Rewarding excellence in sports

Last Thursday, President Muhammadu Buhari hosted members of Nigeria’s contingent to the recently concluded 22nd edition of the Commonwealth Games staged in Birmingham in England, at the Aso Rock Villa, Abuja, at a colourful ceremony. The highpoint of the reception was the award of national honours and cash rewards to the medal-winning athletes that made Nigeria proud at the Games.

A total of 54 member countries, represented by 5,054 athletes, descended on the beautiful city and competed for honours in over 283 events in 20 sports.

Nigeria posted her best performance in the annals of the jamboree with a total of 35 medals, broken down to 12 gold, nine silver and 14 bronze to place 7th on the overall medals table at the fall of the curtains on the 11-day Games. By that stellar outing, Nigeria came first among member nations from Africa, beating her traditional foes, South Africa, to the 9th place.

Australia made the largest haul of 178 medals made up of 67 gold, 57 silver and 54 bronze, beating the colonial warlord, Britain, to the second place with 176 medals, comprising 57 gold, 66 silver and 53 bronze. Canada completed the top three with 92 medals: 26 gold, 32 silver and 34 bronze.

What made Nigeria’s victory spectacular was the sizeable contingent of 94 sportsmen and women with athletes taking the lion’s share of 33 runners in her 15th appearance in the quadrennial Games. It was a complete departure from the old tradition of presenting unwieldy number of contingents with estacode-crazy officials accounting for about 40 per cent. Also worthy of note was the choice of sports in which Nigeria has comparative advantages, namely athletics, wrestling, judo, boxing, para-athletics, para-weightlifting, para-table tennis, table tennis and weightlifting, sweeping medals across the sports. The only black leg was Grace Nwokocha who was provisionally suspended by the Athletics Integrity Unit (AIU) for doping. Grace ran Nigeria’s anchor leg in the 4×100 women’s relay final.

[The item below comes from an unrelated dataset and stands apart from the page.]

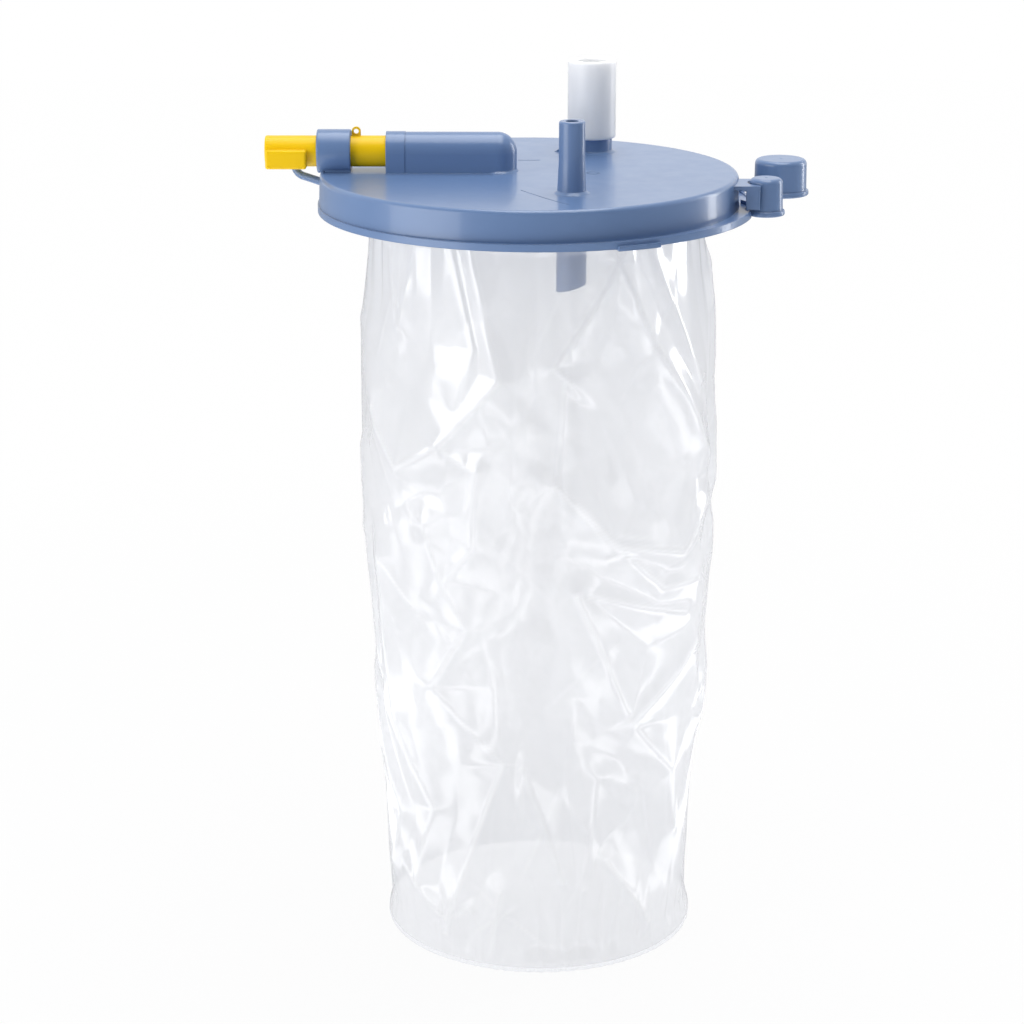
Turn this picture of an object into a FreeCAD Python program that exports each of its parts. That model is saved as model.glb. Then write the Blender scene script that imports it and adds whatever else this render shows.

Among the athletes who made Nigeria proud and were deservedly honoured were the new kid on the block and serial record-breaker, Tobi Amusan. After some initial setbacks in her meteoric rise to stardom, Tobi emerged as the phoenix from the ashes and announced her final arrival at the World Athletics Championships held at Oregon, in the United States of America a couple of months ago where she displayed her passion not only for winning gold medals in her favourite 100m hurdles event but also smashing records into the bargain. The technically gifted and fast runner has gone ahead to set more records across many meets.

Others were Ese Brume, Blessing Oborodudu, Odunayo Adekuoroye, Amarachukwu Obi, Favour Ofili, Adeyinka Benson, Shogbamu Bolanle, Muritala Fatai, Ibrahim Abdulazeez, Sule Nasiru, Funke Oshonaike and the legendary table tennis player, Aruna Quadri.

Speaking at the grand reception, President Buhari expressed delight at the great honours the athletes won at the Games. He pledged to reward outstanding performances by the Nigerian athletes and described them as worthy ambassadors.

He said, “I am very pleased that you displayed at both personal and group levels great sporting talents and delivered for your country great podium performances.”

The President also expressed satisfaction with the impact of the Adopt-An-Athlete Initiative of the Federal Ministry of Youth and Sports, under the watch of Chief Sunday Dare, on the overall performance of the athletes. He urged more private individuals and corporate bodies to support government’s investment in sports, reclassified from being a recreational activity to being a business in line with modern practices worldwide.

He then bestowed the deserving athletes with the national honours of the Officer of the Order of the Niger (OON) and a cash reward of N200m to members of Team Nigeria. It is the second time the nation’s sportsmen and women would be so honoured by a sitting president. The first time was in 1980 when the Green Eagles won the Nations Cup Tournament in Lagos during the regime of Alhaji Shehu Shagari with houses to boot.

The latest gesture would not only fire up the sporting spirit in Nigerian youths and tempt them out of criminality and other anti-social practices but also encourage parents to allow their children and wards to embrace the sports of their choices.

Gone are the days when sports were seen as a refuge for rascals or a distraction from chosen academic and allied careers. The success story of sprinting sensation Oluwatobiloba Amusan would not have been told today if she was not determined, with the active connivance of her mother, to scale the hurdles placed on her path by her father who believed she should concentrate on her education instead. Today, her father must be very proud of the feat of his young daughter who is now a graduate!